The founder, playwright, director, actor, singer, and lyricist Štepka originally named the theatre the Slovak Naive Theatre. The political authorities of the time, though, objected to the title. "Everybody called us Radošinci anyway, so we changed the title," says Štepka.

The word "naive" in the name implies the childish perspective, the naive eyes through which the theatre sees the world. Today there is nothing more behind it, but in the past, during heavy communist censorship, the naive look often also served as a cover for deeper issues that satirized social and political themes.

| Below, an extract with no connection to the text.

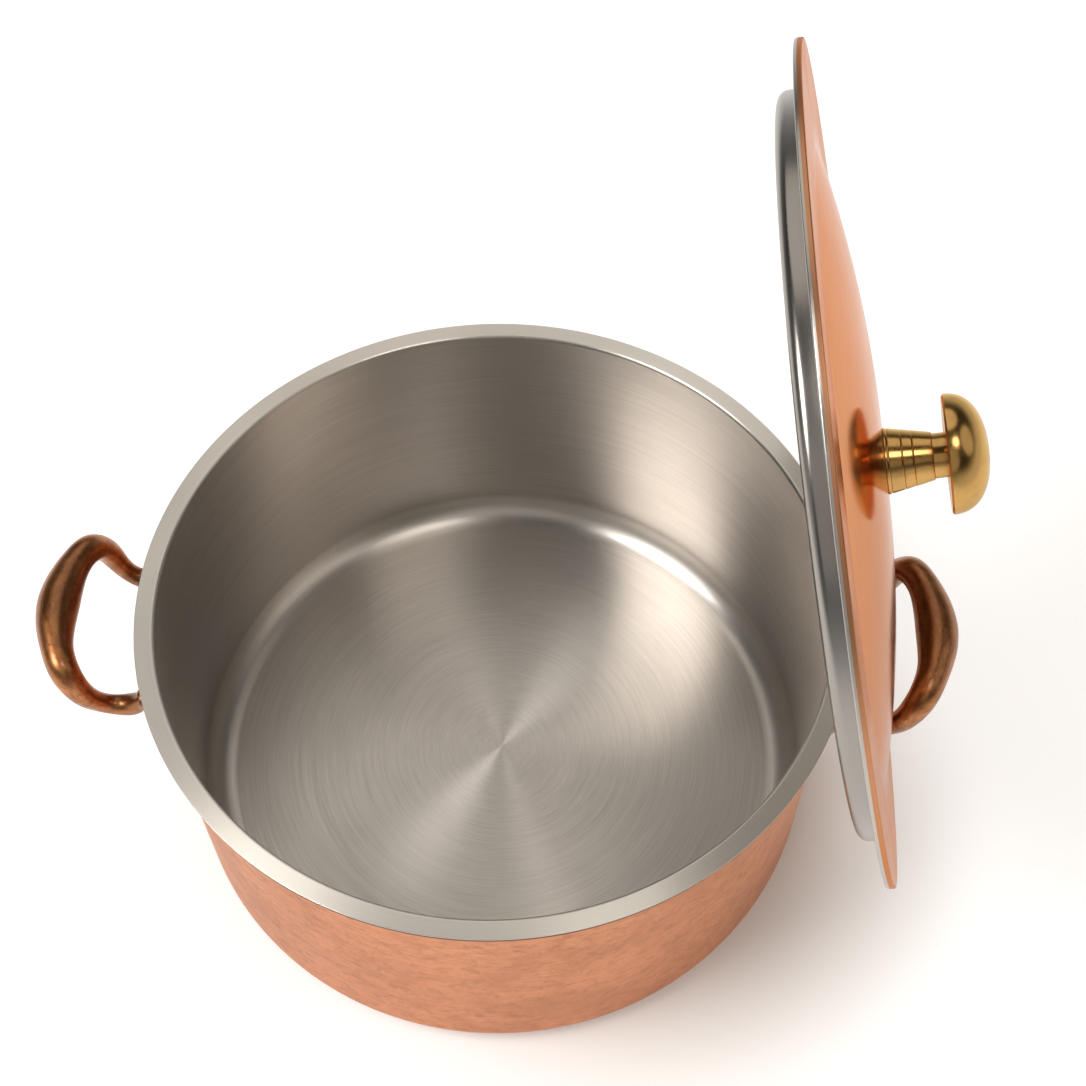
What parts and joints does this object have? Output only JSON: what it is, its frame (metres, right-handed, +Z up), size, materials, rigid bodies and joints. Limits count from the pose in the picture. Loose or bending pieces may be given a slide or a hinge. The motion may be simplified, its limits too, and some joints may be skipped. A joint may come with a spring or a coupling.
{
  "type": "casserole pot",
  "caption": "Round straight-sided copper pot lined with steel, two cast loop handles, and a domed copper lid with a turned brass knob that stands in one handle.",
  "frame": {"origin": "centre of the pot's flat base, on the surface it stands on", "axes": "+Z up along the pot's axis, +X from the pot's centre to the handle that holds the lid"},
  "size_m": [0.3342, 0.2605, 0.3359],
  "materials": {
    "copper": "satin copper with fine scratches and smudges",
    "lid_copper": "polished copper",
    "lining": "stainless steel brushed in rings",
    "bronze": "cast bronze with brown patina",
    "knob_brass": "turned and polished brass",
    "fastener_steel": "plain stainless steel"
  },
  "bodies": {
    "pot": {"copper_shell": "copper", "steel_lining": "lining", "left_handle": "bronze", "right_handle": "bronze"},
    "lid": {"lid_cover": "lid_copper", "lid_lining": "lining", "plug_ring": "lining", "knob_stem": "knob_brass", "knob_cap": "knob_brass", "knob_washer": "fastener_steel", "knob_screw": "fastener_steel"}
  },
  "joints": [
    {"name": "lid_lift", "type": "slide", "parent": "pot", "child": "lid", "axis": [0.1961, 0, 0.9806], "range_m": [0, 0.2]}
  ]
}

For example, the authorities suppressed the official legal release of the RND's most popular play, Jááánošííík, which mocked the nation's folk hero Juraj Jánošík (comparable to the English outlaw Robin Hood) for nine years, as the play reversed the overblown communist practice of making a hero out of an ordinary working man - it made the hero an ordinary man.

The world of Štepka, which he portrays and tries to preserve in his plays, is "a world in which they need postmen," he said. "A world where, thank god, no emails exist yet, where people do not communicate electronically. Where a postman still comes to a house. The postman always brings that little hope that he will deliver something - well, he delivers many other things too - but there is that hope that he will bring a nice postcard, a letter from somebody, and smile nicely.

"We have always tried to be such postmen, even those which dogs sometimes bark at. But I feel that we have always brought good news rather than bad," said Štepka.

This December 25 he plans to stay at home, "listening to silence".